Search code examples
javascriptarraysdoublev8

Is an array of ints actually implemented as an array of ints in JavaScript / V8?


There is claim in this article that an array of ints in JavaScript is implemented by a C++ array of ints.

However; According to MDN unless you specifically use BigInts, in JavaScript all numbers are repressed as doubles.

If I do:

cont arr = [0, 1, 2, 3];

What is the actual representation in the V8 engine?

The code for V8 is here on github, but I don't know where to look:


Solution

  • (V8 developer here.) "C++ array of ints" is a bit of a simplification, but the key idea described in that article is correct, and an array [0, 1, 2, 3] will be stored as an array of "Smis".

    What's a "Smi"? While every Number in JavaScript must behave like an IEEE754 double, V8 internally represents numbers as "small integer" (31 bits signed integer value + 1 bit tag) when it can, i.e. when the number has an integral value in the range -2**30 to 2**30-1, to improve efficiency. Engines can generally do whatever they want under the hood, as long as things behave as if the implementation followed the spec to the letter. So when the spec (or MDN documentation) says "all Numbers are doubles", what it really means from the engine's (or an engine developer's) point of view is "all Numbers must behave as if they were doubles".
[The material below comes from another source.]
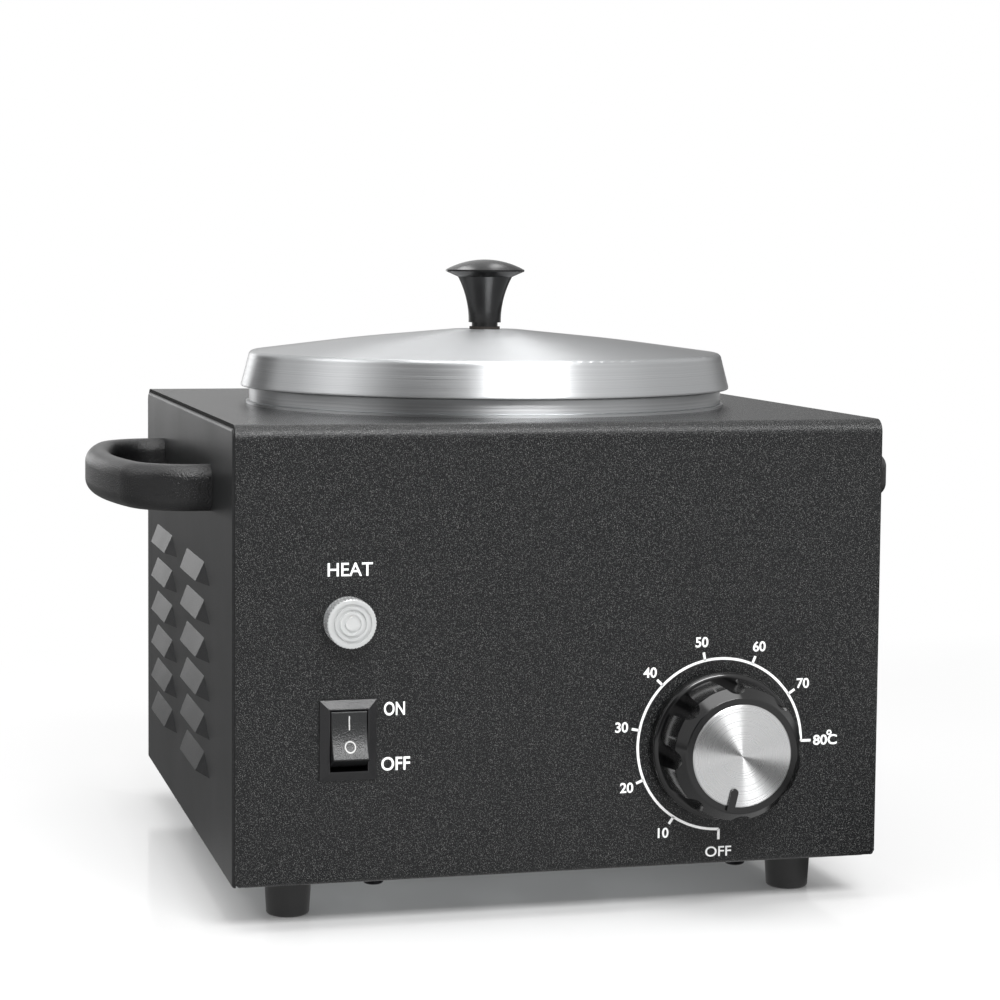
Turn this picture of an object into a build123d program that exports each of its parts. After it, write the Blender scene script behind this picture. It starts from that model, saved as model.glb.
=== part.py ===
from build123d import *
import math
import os

os.makedirs("parts", exist_ok=True)

# A single-pot electric wax warmer. Millimetres, +Z up, X to the right seen from the front, front at -Y.
# The origin is on the table, under the middle of the whole, dial knob and grommet included.

# ---------------------------------------------------------------- case, driving dimensions
BODY_W = 178.0  # case, side to side
BODY_D = 176.0  # case, front to back
BODY_H = 120.0  # case, bottom to top
FOOT_H = 12.0  # the case's bottom above the table
SHEET = 1.0  # case sheet steel
BEND_R = 3.5  # outer bend along the front and back top edges
LIP_BEND_R = 2.0  # outer bend into the bottom lips
LIP = 12.0  # bottom lips of the bent sheet, seen from the front face inwards
LIP_RELIEF = 3.0  # bend relief at each end of the lips
CORNER_CLIP = 1.5  # clipped lower corners of the front and back sheets
SIDE_STEP = 0.5  # each side panel's face stands this far outside the bent sheet's edge
SIDE_FLANGE = 9.0  # flanges of the side panels, welded to the inside of the bent sheet
SIDE_BEND_R = 1.0  # outer bend of those flanges
PANEL_GAP = 0.5  # all round the bottom plate

# louvres in the side panels
LOUVRE_ROWS = 6
LOUVRE_FIRST = 41.0  # flush top line of the first row, below the case top
LOUVRE_PITCH = 10.55
LOUVRE_DROP = 5.4  # from the flush line down to the slit
LOUVRE_SLIT_W = 53.6  # slit length
LOUVRE_TOP_W = 33.6  # flush line length
LOUVRE_LIP_W = 31.0  # length of the hood's free edge
LOUVRE_OUT = 2.3  # hood's free edge, out of the panel
LOUVRE_WALL = 0.9
LOUVRE_FRONT_COLUMN = 67.1  # middle of the front column, behind the front face
LOUVRE_COLUMN_PITCH = 65.6

# handles
HANDLE_SPAN = 104.0  # outside to outside, along the side panel
HANDLE_OUT = 28.0  # how far it stands out
HANDLE_T = 8.0  # radial thickness
HANDLE_H = 12.7
HANDLE_EDGE_R = 3.9
HANDLE_CORNER_R = 20.0  # outer corner of the D
HANDLE_CORNER_SWEEP = 75.0  # degrees of that corner
HANDLE_BELOW_TOP = 19.5  # middle of the handle, below the case top
HANDLE_SCREW_IN = 10.0  # screw reach inside the handle

# feet
FOOT_TOP_D = 13.0
FOOT_BOTTOM_D = 11.5
FOOT_IN_X = 18.0  # middle of a foot from the case's side
FOOT_IN_Y = 20.0  # middle of a foot from the case's front or back
FOOT_RECESS_D = 8.4
FOOT_RECESS = 4.0
FOOT_EDGE_R = 0.8

# fasteners
M4 = 4.0
M3 = 3.0
SCREW_PLAY = 0.2  # hole over screw, on the diameter
NUT_H = 3.2
NUT_AF = 7.0
NUT_AF_M3 = 5.5
NUT_H_M3 = 2.4
HEAD_D = 7.6  # M4 pan heads
HEAD_H = 2.4
HEAD_D_M3 = 5.6
HEAD_H_M3 = 1.8
SCREW_STAND_OUT = 1.5  # screw end beyond its nut
PLATE_SCREW_L = 5.0  # screws through the lips
PLATE_SCREW_IN = 38.0  # those screws from the bent sheet's edge
POST_SCREW_L = 9.0
KNOB_SCREW_HEAD_D = 8.0  # head inside the lid
THERMO_SCREW_HEAD_D = 6.4
THERMO_SCREW_HEAD_H = 1.8
THERMO_SCREW_IN = 6.0  # reach inside the thermostat
VENT_L = 26.0  # slots in the bottom plate
VENT_W = 3.2
VENT_PITCH = 7.0
VENT_ROWS = 6
VENT_X = 20.0
VENT_FIRST_Y = -42.0

# ---------------------------------------------------------------- pot, well and lid
POT_MARGIN = 22.0  # case top in front of and behind the pot
POT_D = BODY_D - 2 * POT_MARGIN  # outside of the pot's wall
POT_WALL = 1.2
POT_FLOOR = 1.5
COLLAR_LAP = 3.5  # rim collar of the pot, beyond its wall
COLLAR_WALL = 1.5
COLLAR_H = 4.4
POT_CORNER_R = 8.0  # outside, between wall and floor
WELL_GAP = 0.8  # pot to well, radially
WELL_WALL = 0.8
WELL_UP = 28.8  # well floor's top face, above the case's bottom
WELL_FLOOR_GAP = 0.6  # pot floor to well floor
WELL_LAP = 4.4  # well's flange, beyond the pot's wall
WELL_FLANGE_T = 0.6
TOP_HOLE_PLAY = 0.6  # case hole over the well, radially
POST_RING_R = 45.0
POST_AF = 7.0
POST_COUNT = 3
POST_FIRST = 75.0  # degrees from +X

LID_LAP = 5.9  # lid's rim, beyond the pot's wall
LID_T = 1.2
LID_HEM_H = 0.6  # straight edge at the lid's rim
LID_SKIRT_H = 10.2  # from the rim's underside to the shoulder
LID_FLARE = 2.5  # lid's rim beyond its shoulder, radially
LID_SHOULDER_R = 1.6
LID_RISE = 6.6  # shoulder to the flat middle
LID_CROWN = 0.5  # the cone's middle bulges this much above its straight line
LID_CROWN_R = 500.0
LID_FLAT_D = 20.0
LID_SPIGOT_H = 2.0  # rolled edge that drops inside the collar
LID_SPIGOT_GAP = 0.3
KNOB_WASHER_T = 0.8
KNOB_WASHER_D = 9.0
KNOB_NECK_D = 7.7
KNOB_NECK_H = 1.2
KNOB_STEM_D = 9.6
KNOB_STEM_TOP_D = 16.0
KNOB_STEM_H = 13.4
KNOB_CAP_D = 23.2
KNOB_CAP_UNDER = 1.6  # underside of the cap rises this much to its edge
KNOB_CAP_DOME = 3.5
KNOB_INSERT_D = 5.6
KNOB_INSERT_H = 10.0
KNOB_INSERT_END = 1.0  # closed end of the insert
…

    When an array contains only Smis, then the array itself keeps track of that fact, so that values loaded from such arrays know their type without having to check. This matters e.g. for a[i] + 1, where the implementation of + doesn't have to check whether a[i] is a Smi when it's already known that a is a Smi array.
    When the first number that doesn't fit the Smi range is stored in the array, it'll be transitioned to an array of doubles (strictly speaking still not a "C++ array", rather a custom array on the garbage-collected heap, but it's similar to a C++ array, so that's a good way to explain it).
    When the first non-Number is stored in an array, what happens depends on what state the array was in before: if it was a "Smi array", then it only needs to forget the fact that it contains only Smis. No rewriting is needed, as Smis are valid object pointers thanks to their tag bit. If the array was a "double array" before, then it does have to be rewritten, so that each element is a valid object pointer. All the doubles will be "boxed" as so-called "heap numbers" (objects on the managed heap that only wrap a double value) at this point.

    In summary, I'd like to point out that in the vast majority of cases, there's no need to worry about any of these internal implementation tricks, or even be aware of them. I certainly understand your curiosity though! Also, array representations are one of the more common reasons why microbenchmarks that don't account for implementation details can easily be misleading by suggesting results that won't carry over to a larger app.


    Addressing comments:

    V8 does sometimes even use int16 or lower.

    Nope, it does not. It may or may not start doing so in the future; though if anything does change, I'd guess that untagged int32 is more likely to be introduced than int16; also if anything does change about the implementation then of course the observable behavior would not change.
    If you believe that your application would benefit from int16 storage, you can use an Int16Array to enforce that, but be sure to measure whether that actually benefits you, because quite likely it won't, and may even decrease performance depending on what your app does with its arrays.

    It may start to be a double when you make it a decimal

    Slightly more accurately: there are several reasons why an array of Smis needs to be converted to an array of doubles, such as:

    • storing a fractional value in it, e.g. 0.5
    • storing a large value in it, e.g. 2**34
    • storing NaN or Infinity or -0 in it